My favourite, a gold foot scrubber.
The Rathores (clan of Rajputs meaning “sons of kings”) family lineage dates back to the 8th century. The rulers considered the protection of their kingdom and subjects their primary social responsibility. Within this exhibition are portraits of many rulers dating from the 13th to the mid-20th century. Worth taking a closer look as the style of each ruler’s portrait reflects the painting style of his lifetime.
The final stop spans an entire wall of the exhibition space. It features objects from a ceremonial wedding procession. Wedding processions have long been part of royal rituals to mark rites of passage and to allow people to participate in the celebration. In Jodhpur, royal wedding processions combined spectacle and splendour with kingly prestige and authority. In this procession, the bride is carried in a covered palanquin and brought to her new home by the Rathore groom, who would be seated on the elephant under the parasol. A large entourage comprising of nobles, attendants, and musicians would accompany the couple.

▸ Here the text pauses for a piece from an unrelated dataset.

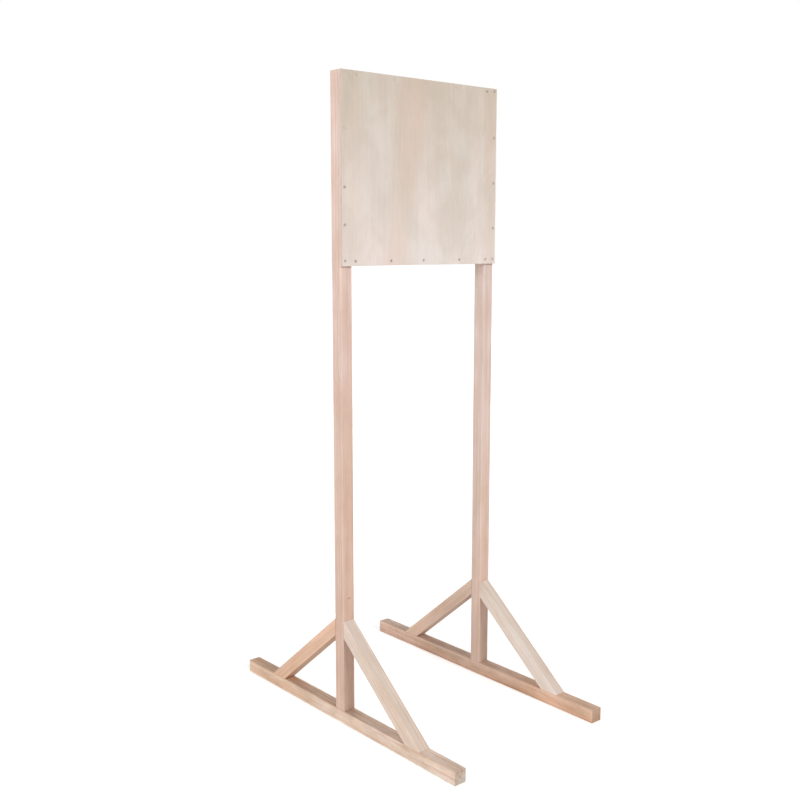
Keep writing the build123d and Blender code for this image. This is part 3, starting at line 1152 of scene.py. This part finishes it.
# Name, azimuth, elevation, spread, strength
LAMPS = [("key", -2, 28, 17, 0.43), ("side", -80, 12, 30, 0.50), ("back", 160, 42, 30, 0.19)]


def add_floor():
    """A plain white floor."""
    data = bpy.data.meshes.new("floor")
    data.from_pydata([(*point, 0) for point in ring((0, 0), FLOOR_REACH, 96)], [], [range(96)])
    floor = new_object("floor", data)
    floor.location.z = -FLOOR_DROP
    n = Nodes("floor")
    n.shader.inputs["Emission Color"].default_value = (1.0, 1.0, 1.0, 1.0)
    seen = n.add("ShaderNodeLightPath").outputs["Is Camera Ray"]
    n.feed(n.shader.inputs["Emission Strength"], n.times(seen, FLOOR_GLOW))
    data.materials.append(n.surface((FLOOR_TONE, FLOOR_TONE, FLOOR_TONE, 1.0), 0.9, specular=0.0))


def add_lamp(name, azimuth, elevation, spread, strength):
    """A far soft light, spread degrees across, from in front at azimuth 0 and from the right at 90.

    Its strength is what a white surface square to it shows, 1 being full white.
    """
    a, e = radians(azimuth), radians(elevation)
    out = Vector((sin(a) * cos(e), -cos(a) * cos(e), sin(e)))
    data = bpy.data.lights.new(name, "SUN")
    data.angle = radians(spread)
    data.energy = strength * pi
    lamp = new_object(name, data)
    lamp.rotation_mode = "QUATERNION"
    lamp.rotation_quaternion = (-out).to_track_quat("-Z", "Y")


def add_sky():
    """Even light from all round, which the camera sees as a brighter, white backdrop."""
    world = bpy.data.worlds.new("backdrop")
    bpy.context.scene.world = world
    world.use_nodes = True
    tree = world.node_tree
    sky = tree.nodes["Background"]
    sky.inputs["Color"].default_value = (1.0, 1.0, 1.0, 1.0)
    path = tree.nodes.new("ShaderNodeLightPath")
    strength = tree.nodes.new("ShaderNodeMapRange")
    strength.inputs["To Min"].default_value = SKY
    strength.inputs["To Max"].default_value = BACKDROP
    tree.links.new(path.outputs["Is Camera Ray"], strength.inputs["Value"])
    tree.links.new(strength.outputs["Result"], sky.inputs["Strength"])


add_floor()
for lamp in LAMPS:
    add_lamp(*lamp)
add_sky()
bpy.context.scene.view_settings.view_transform = "Standard"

Wedding processions were the ultimate symbol of strategic alliance and transcultural interaction. In journeying to Jodhpur, the bride crossed the distance between kingdoms and brought elements of her home’s religion, culture, language and traditions with her. Elements include silk flags, brass standards, pipes and drums, sunshades and parasols. The horses are draped with red velvet, and decorated with elaborate jewellery and gilded silver accessories.
And then there is the remarkable Rolls-Royce Phantom. It is a huge thing, a hulking mass of aluminum that has been burnished rather than painted. Commissioned for the ladies of the court, it includes tinted glass windows to offer the occupants privacy – and metal screens so they could remain protected while riding in an open car. As a teaser of sorts for the main exhibition, the ROM has put the Phantom out in the museum’s lobby so any passerby can pop in from Bloor Street and take a look.